» Records from a collection
┏━━

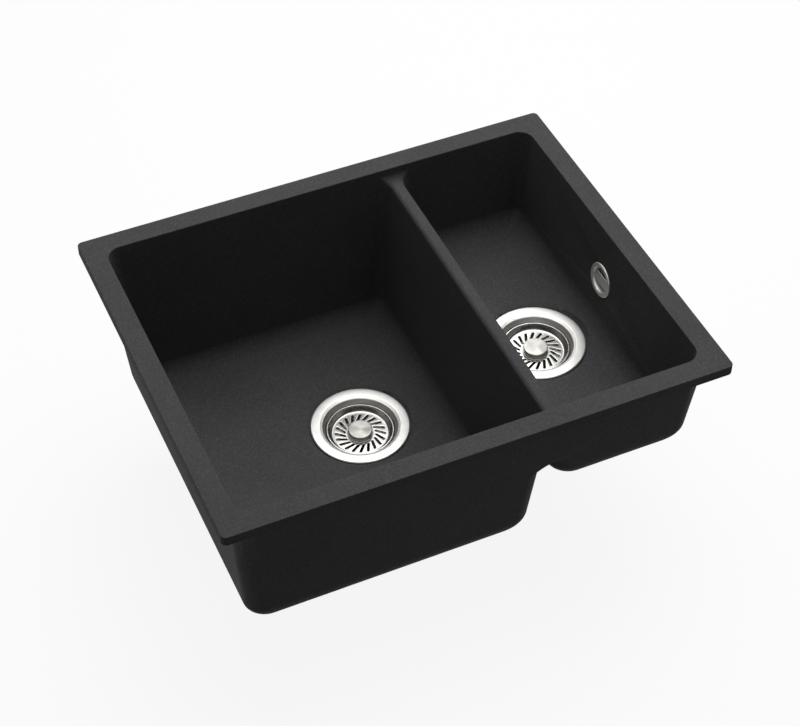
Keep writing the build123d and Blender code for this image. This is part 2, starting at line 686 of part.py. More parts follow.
def hose_clamp(along):
    """Band with its screw block, closed round one cuff of the hose."""
    band = ring(HOSE_RADIUS + 0.05, HOSE_RADIUS + CLAMP_SHEET, -CLAMP_WIDTH / 2, CLAMP_WIDTH / 2)
    block = Pos(HOSE_RADIUS + 2.2, 0, 0) * Box(*CLAMP_BLOCK)
    screw = Rot(90, 0, 0) * post(CLAMP_SCREW_RADIUS, 0, CLAMP_SCREW_LENGTH)
    screw = Pos(HOSE_RADIUS + 2.4, CLAMP_BLOCK[1] / 2 + CLAMP_SCREW_LENGTH - 0.5, 0) * screw
    clamp = band + (block + screw - post(HOSE_RADIUS + 0.4, -CLAMP_WIDTH, CLAMP_WIDTH))
    return hose_plane(along).location * clamp


# ---- Output -----------------------------------------------------------------------------------
pieces = {"sink_body": sink_body()}
for prefix, drain, flange, with_inlet in (
    ("main", MAIN_DRAIN, MAIN_FLANGE, False),
    ("half", HALF_DRAIN, HALF_FLANGE, True),
):
    for name, shape in waste_parts(with_inlet).items():
        pieces[f"{prefix}_{name}"] = Pos(*drain, flange) * shape
pieces["overflow_rosette"] = overflow_rosette()
pieces["overflow_gasket"] = overflow_gasket()
pieces["overflow_housing"] = overflow_housing()
pieces["overflow_hose"] = overflow_hose()
pieces["upper_hose_clamp"] = hose_clamp(SPIGOT_LENGTH / 2)
pieces["lower_hose_clamp"] = hose_clamp(HOSE_LENGTH - SPIGOT_LENGTH / 2)

os.makedirs("parts", exist_ok=True)
for name, shape in pieces.items():
    export_step(shape, f"parts/{name}.step")
    print(name, len(shape.solids()), round(shape.volume), shape.is_valid)
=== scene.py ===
"""Visible surfaces and finishes of a one-and-a-half bowl kitchen sink for mounting under a worktop.

The sink is a dark quartz composite casting with a stainless basket waste in each bowl and a barred
stainless overflow in the small bowl. Lengths here are millimetres until a mesh is made; meshes and
the scene are in metres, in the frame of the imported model.
"""

import logging
import math
from collections.abc import Callable, Sequence
from dataclasses import dataclass, field
from enum import Enum

import bmesh
import bpy
import numpy as np
from mathutils import Matrix, Vector


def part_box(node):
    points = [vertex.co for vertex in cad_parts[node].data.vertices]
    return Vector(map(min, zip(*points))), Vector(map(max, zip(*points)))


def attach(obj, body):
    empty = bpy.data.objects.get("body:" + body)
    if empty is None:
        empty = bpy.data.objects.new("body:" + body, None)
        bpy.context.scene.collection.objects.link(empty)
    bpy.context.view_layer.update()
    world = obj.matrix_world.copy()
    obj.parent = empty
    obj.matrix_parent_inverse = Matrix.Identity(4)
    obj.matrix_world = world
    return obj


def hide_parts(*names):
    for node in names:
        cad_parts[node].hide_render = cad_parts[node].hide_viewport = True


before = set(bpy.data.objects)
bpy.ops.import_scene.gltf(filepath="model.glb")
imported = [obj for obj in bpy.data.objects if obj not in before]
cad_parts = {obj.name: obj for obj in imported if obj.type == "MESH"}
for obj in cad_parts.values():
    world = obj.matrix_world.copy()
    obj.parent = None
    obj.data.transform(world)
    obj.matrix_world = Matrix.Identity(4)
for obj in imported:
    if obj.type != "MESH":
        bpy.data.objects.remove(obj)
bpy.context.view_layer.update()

MM = 0.001
WELD = 2e-6  # metres: points closer than this are one point
ARC_STEP = math.radians(15.0)  # largest turn between two points of an arc
LOG = logging.getLogger("sink")

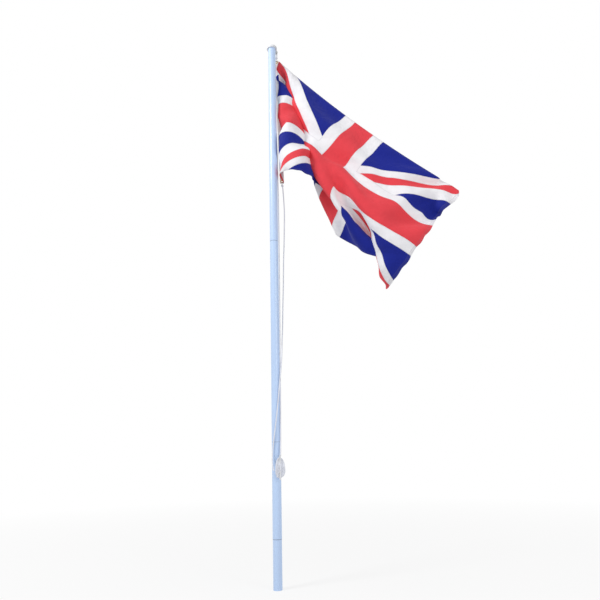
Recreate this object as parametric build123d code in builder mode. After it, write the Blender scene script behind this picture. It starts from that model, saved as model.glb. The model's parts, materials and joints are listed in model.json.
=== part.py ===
from build123d import *
from math import cos, hypot, pi, radians, sin, sqrt, tan
import os

os.makedirs("parts", exist_ok=True)

# Driving dimensions, in millimetres. The ground is Z = 0 and the pole's axis is the Z axis.
# The flag flies along +X, and -Y is the side that the cleat faces.
tube_od = 50.0
tube_wall = 1.8
sleeve_od = 48.6
sleeve_top = 245.0
lower_top = 745.0
middle_top = 1935.0
upper_top = 3333.0
sleeve_floor = 5.0
tube_edge = 0.5

ferrule_wall = 2.0
ferrule_length = 180.0
ferrule_clearance = 0.15

cap_od = 67.0
cap_rim = 15.0
cap_crown = 6.0
cap_rim_round = 4.0
cap_plug_length = 35.0
cap_plug_wall = 3.0
cap_clearance = 0.2

rope_dia = 7.0

pulley_azimuth = 60.0
pulley_height = 16.0
sheave_od = 28.0
sheave_width = 11.0
sheave_bore = 6.2
sheave_clearance = 1.5
axle_dia = 6.0
axle_head_dia = 10.0
axle_head = 2.0
bracket_plate = 3.0
bracket_height = 15.0
bracket_cheek = 2.0
bracket_side_gap = 0.6
bracket_stud_dia = 6.0
bracket_stud_length = 18.0
stud_clearance = 0.1

cleat_azimuth = -65.0
cleat_height = 610.0
cleat_length = 128.0
cleat_horn_dia = 12.0
cleat_tip_dia = 8.0
cleat_standoff = 24.0
cleat_post_dia = 12.0
cleat_post_spacing = 28.0
cleat_base_length = 84.0
cleat_base_width = 22.0
cleat_base_thickness = 5.0
screw_dia = 4.8
screw_head_dia = 9.5
screw_head = 3.0
screw_spacing = 62.0
screw_clearance = 0.2
cleat_seat_gap = 0.05

turns_height = 118.0
turns_width = 62.0
turns_thickness = 24.0
turns_corner = 24.0
turns_gap = 0.4
turns_round = 8.0

hoist_top_x = 40.0
hoist_bottom_x = 66.0
hoist_top_z = 3290.0
hoist_drop = 934.0
flag_thickness = 3.0
heading_width = 26.0
heading_thickness = 1.8
heading_y = 58.0
seam_gap = 0.3
grommet_inset = 14.0
grommet_bore = 10.0
grommet_od = 20.0
grommet_lip = 1.0
grommet_clearance = 0.1
clip_wire = 3.2
clip_length = 26.0
clip_width = 14.0
knot_dia = 15.0
knot_seat = 2.5
knot_shift = 2.5
knot_gap = 0.3
clip_seat = 0.7

# What follows from them.
tube_r = tube_od / 2
tube_id = tube_od - 2 * tube_wall
sleeve_r = sleeve_od / 2
sleeve_id = sleeve_od - 2 * tube_wall
rope_r = rope_dia / 2
screw_length = cleat_base_thickness + tube_wall
cap_r = cap_od / 2
sheave_pitch_r = sheave_od / 2 - rope_r + 0.5
sheave_radial = cap_r + bracket_plate + sheave_clearance + sheave_od / 2
sheave_z = upper_top + pulley_height
outer_leg_radial = sheave_radial + sheave_pitch_r
inner_leg_radial = sheave_radial - sheave_pitch_r


def export(solid, label):
    """Writes one finished piece as its own STEP file."""
    solid.label = label
    export_step(solid, f"parts/{label}.step")


def around(azimuth, radial, z=0.0):
    """A point at a compass angle and a distance from the pole's axis."""
    a = radians(azimuth)
    return (radial * cos(a), radial * sin(a), z)


def radial_frame(azimuth, radial, z):
    """A plane whose normal points away from the pole and whose Y runs up it."""
    a = radians(azimuth)
    return Plane(origin=around(azimuth, radial, z), x_dir=(-sin(a), cos(a), 0), z_dir=(cos(a), sin(a), 0))


# The ground sleeve: the short stub that stands in the ground and carries the pole.
with BuildPart() as ground_sleeve:
    with BuildSketch():
        Circle(sleeve_r)
    extrude(amount=sleeve_top)
    with BuildSketch(Plane.XY.offset(sleeve_floor)):
        Circle(sleeve_id / 2)
    extrude(amount=sleeve_top - sleeve_floor, mode=Mode.SUBTRACT)
    chamfer(ground_sleeve.edges().group_by(Axis.Z)[-1].sort_by(SortBy.RADIUS)[-1], tube_edge)
export(ground_sleeve.part, "ground_sleeve")


def tube_section(bottom, top):
    """A plain tube with its outer edges broken, from one joint to the next."""
    with BuildPart() as section:
        with BuildSketch(Plane.XY.offset(bottom)):
            Circle(tube_r)
            Circle(tube_id / 2, mode=Mode.SUBTRACT)
        extrude(amount=top - bottom)
        ends = section.edges().filter_by(GeomType.CIRCLE)
        chamfer([e for e in ends if abs(e.radius - tube_r) < tube_edge], tube_edge)
    return section.part


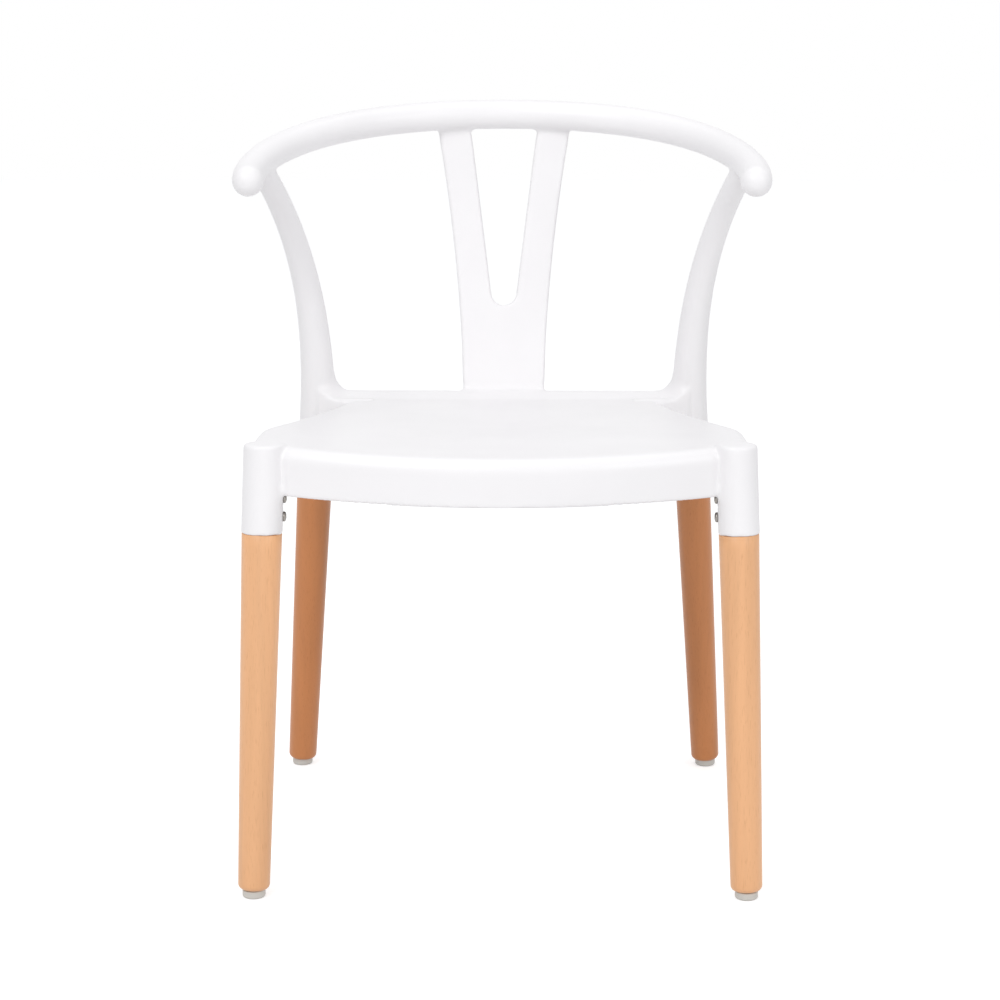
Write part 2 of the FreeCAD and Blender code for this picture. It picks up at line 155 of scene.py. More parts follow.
# Webs and concave sweeps between the seat and the rear sockets
WEB_DEPTH = 48.0
SWEEP_RADIUS = 24.0
SWEEP_ROOT = 3.5
SWEEP_SINK = 0.6

# Rail, with angles in degrees from its middle
RAIL_RADIUS = 16.0
RAIL_END_ANGLE = 96.0
RAIL_HALF_SPAN = 257.8
RAIL_SWEEP = 234.0
RAIL_DROP = 55.5
RAIL_MIDDLE_HEIGHT = OVERALL_HEIGHT - RAIL_RADIUS

# Posts
POST_START = 432.0
POST_TOP_WIDTH = 12.0
POST_TOP_DEPTH = 13.0
POST_JOINT_ANGLE = 79.0
POST_EARLY_LEAN = 0.15
POST_SPREAD_POWER = 2.3
POST_TAPER_POWER = 1.5

# Splat and its slot, with half widths and heights above the splat's foot
SPLAT_FOOT_Y = 190.0
SPLAT_BOW = 7.0
SPLAT_EDGE_ROUND = 2.6
SPLAT_FOOT_HALF = 45.0
SPLAT_WAIST_HALF = 46.5
SPLAT_WAIST_HEIGHT = 55.0
SPLAT_TOP_HALF = 76.0
SPLAT_HOLLOW = 16.0
SPLAT_OVERLAP = 4.0
SLOT_BOTTOM_ROUND = 14.0
SLOT_BOTTOM_HEIGHT = 110.5
SLOT_TOP_HALF = 38.5
SLOT_FLOOR_GAP = 0.05

# Fillets where parts of the shell meet: how far each reaches, and how full it is
POST_TOP_FILLET = (34, 1.0)
POST_TOP_FILLET_DROP = 12
SPLAT_TOP_FILLET = (16, 0.9)
SPLAT_TOP_FILLET_DROP = 14
SPLAT_FOOT_FILLET = (11, 0.7)
FRONT_SOCKET_FILLET = (26, 0.2)
FILLET_CORE = 1.6
FILLET_PULL = 0.6
FILLET_ROUNDS = 14
SMOOTHING_PULL = 0.5
SMOOTHING_PUSH = -0.53
SMOOTHING_ROUNDS = 3

# Studio, in metres, watts and degrees. A lamp has a name, a place, a size and a power.
FLOOR_CORNERS = ((-8, -6, 0), (8, -6, 0), (8, 10, 0), (-8, 10, 0))
FLOOR_GLOW = 0.5
SKY_COLOUR = (0.97, 0.98, 1.0, 1)
SKY_STRENGTH = 0.62
LAMP_AIM = Vector((0, 0, 0.45))
LAMPS = (
    ("key", (-1.3, -2.2, 2.6), 1.8, 32.0),
    ("fill", (1.9, -2.0, 1.7), 1.6, 14.0),
    ("front", (0.0, -3.4, 1.0), 2.2, 11.0),
    ("top", (0.0, 0.3, 2.9), 2.0, 12.0),
)
CAMERA_PLACE = (0.0227, -2.515, 0.861)
CAMERA_TILT = 11.36
CAMERA_TURN = 0.566
CAMERA_LENS = 88.45
CAMERA_SENSOR = 36.0

# Sockets of a Mix node that mixes colours
MIX_SHARE = 0
MIX_FIRST = 6
MIX_SECOND = 7
MIX_RESULT = 2


# Sizes and colours that a user would change
class ShellSizes(bpy.types.PropertyGroup):
    """Sizes of the moulded shell."""

    seat_height: bpy.props.FloatProperty(
        name="Seat height", description="Height of the seat's front corners", default=0.449, unit="LENGTH")
    lip_round: bpy.props.FloatProperty(
        name="Lip round", description="Radius of the seat's upper edge", default=0.013, unit="LENGTH")
    splat_thickness: bpy.props.FloatProperty(
        name="Splat thickness", description="Thickness of the back splat", default=0.009, unit="LENGTH")
    skin_step: bpy.props.FloatProperty(
        name="Skin step", description="Size of the faces of the moulded skin", default=0.002, unit="LENGTH")


class Finishes(bpy.types.PropertyGroup):
    """Colours of the chair's materials; the rear legs' wood is darkened with painted shade."""

    plastic: bpy.props.FloatVectorProperty(
        name="Plastic", description="Colour of the moulded shell", subtype="COLOR", size=4,
        default=(0.866, 0.852, 0.861, 1.0))
    front_wood: bpy.props.FloatVectorProperty(
        name="Front wood", description="Colour of the front legs", subtype="COLOR", size=4,
        default=(0.81, 0.435, 0.215, 1.0))
    # Rear legs: the front legs' beech darkened, as painted shade from the seat above them
    shaded_rear_wood: bpy.props.FloatVectorProperty(
        name="Rear wood", description="Colour of the rear legs", subtype="COLOR", size=4,
        default=(0.55, 0.205, 0.063, 1.0))
    glide: bpy.props.FloatVectorProperty(
        name="Glides", description="Colour of the plastic glides", subtype="COLOR", size=4,
        default=(0.62, 0.6, 0.56, 1.0))
    zinc: bpy.props.FloatVectorProperty(
        name="Zinc", description="Colour of the plated screws", subtype="COLOR", size=4,
        default=(0.3, 0.28, 0.26, 1.0))


# Lines of the chair, on its right-hand side
def eased(share):
    """A smooth step from 0 to 1."""
    held = min(1.0, max(0.0, share))
    return held * held * (3 - 2 * held)


def quarter_turn(steps):
    """Sine and cosine at even steps from 0 to 90 degrees."""
    turns = [math.radians(90 * i / steps) for i in range(steps + 1)]
    return [(math.sin(turn), math.cos(turn)) for turn in turns]


def leg_point(end, height):
    """The point of a leg's axis at a height."""
    foot = Vector((*FOOT[end], 0.0))
    mouth = Vector((*MOUTH[end], MOUTH_HEIGHT))
    return foot.lerp(mouth, height / MOUTH_HEIGHT)


def leg_direction(end):
    """Unit vector up a leg."""
    return (leg_point(end, MOUTH_HEIGHT) - leg_point(end, 0)).normalized()


def leg_matrix(end):
    """Places things drawn about Z, with the socket's mouth at the origin, on a leg's axis."""
    turn = UP.rotation_difference(leg_direction(end)).to_matrix().to_4x4()
    return Matrix.Translation(leg_point(end, MOUTH_HEIGHT)) @ turn


def seat_top(x, y, height):
    """Height of the seat's upper face, which slopes back, dips in front, is dished and rises at its rear."""
    front_y = SEAT_CORNERS[0][1]
    side_x = SEAT_CORNERS[1][0]
    back = (y - front_y) / (REAR_Y - front_y)
    across = min(1.0, abs(x) / side_x)
    top = height - SEAT_SLOPE * (y - front_y)
    top -= FRONT_DIP * (1 - across ** 2) * (1 - eased(back / FRONT_DIP_SHARE))
    top -= DISH_DEPTH * (1 - across ** 2) * math.sin(math.pi * min(1.0, max(0.0, back))) ** 2
    rise_end = REAR_Y - REAR_RIM
    return top + REAR_RISE * eased((y - rise_end + REAR_RISE_LENGTH) / REAR_RISE_LENGTH)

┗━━

» Set exercise
Extract, word for word, the line containing "# ---- Output", the line containing "cad_parts[node].hide_render = cad_parts[node].hide_viewport", and every line between them.

» Answer below
# ---- Output -----------------------------------------------------------------------------------
pieces = {"sink_body": sink_body()}
for prefix, drain, flange, with_inlet in (
    ("main", MAIN_DRAIN, MAIN_FLANGE, False),
    ("half", HALF_DRAIN, HALF_FLANGE, True),
):
    for name, shape in waste_parts(with_inlet).items():
        pieces[f"{prefix}_{name}"] = Pos(*drain, flange) * shape
pieces["overflow_rosette"] = overflow_rosette()
pieces["overflow_gasket"] = overflow_gasket()
pieces["overflow_housing"] = overflow_housing()
pieces["overflow_hose"] = overflow_hose()
pieces["upper_hose_clamp"] = hose_clamp(SPIGOT_LENGTH / 2)
pieces["lower_hose_clamp"] = hose_clamp(HOSE_LENGTH - SPIGOT_LENGTH / 2)

os.makedirs("parts", exist_ok=True)
for name, shape in pieces.items():
    export_step(shape, f"parts/{name}.step")
    print(name, len(shape.solids()), round(shape.volume), shape.is_valid)
=== scene.py ===
"""Visible surfaces and finishes of a one-and-a-half bowl kitchen sink for mounting under a worktop.

The sink is a dark quartz composite casting with a stainless basket waste in each bowl and a barred
stainless overflow in the small bowl. Lengths here are millimetres until a mesh is made; meshes and
the scene are in metres, in the frame of the imported model.
"""

import logging
import math
from collections.abc import Callable, Sequence
from dataclasses import dataclass, field
from enum import Enum

import bmesh
import bpy
import numpy as np
from mathutils import Matrix, Vector


def part_box(node):
    points = [vertex.co for vertex in cad_parts[node].data.vertices]
    return Vector(map(min, zip(*points))), Vector(map(max, zip(*points)))


def attach(obj, body):
    empty = bpy.data.objects.get("body:" + body)
    if empty is None:
        empty = bpy.data.objects.new("body:" + body, None)
        bpy.context.scene.collection.objects.link(empty)
    bpy.context.view_layer.update()
    world = obj.matrix_world.copy()
    obj.parent = empty
    obj.matrix_parent_inverse = Matrix.Identity(4)
    obj.matrix_world = world
    return obj


def hide_parts(*names):
    for node in names:
        cad_parts[node].hide_render = cad_parts[node].hide_viewport = True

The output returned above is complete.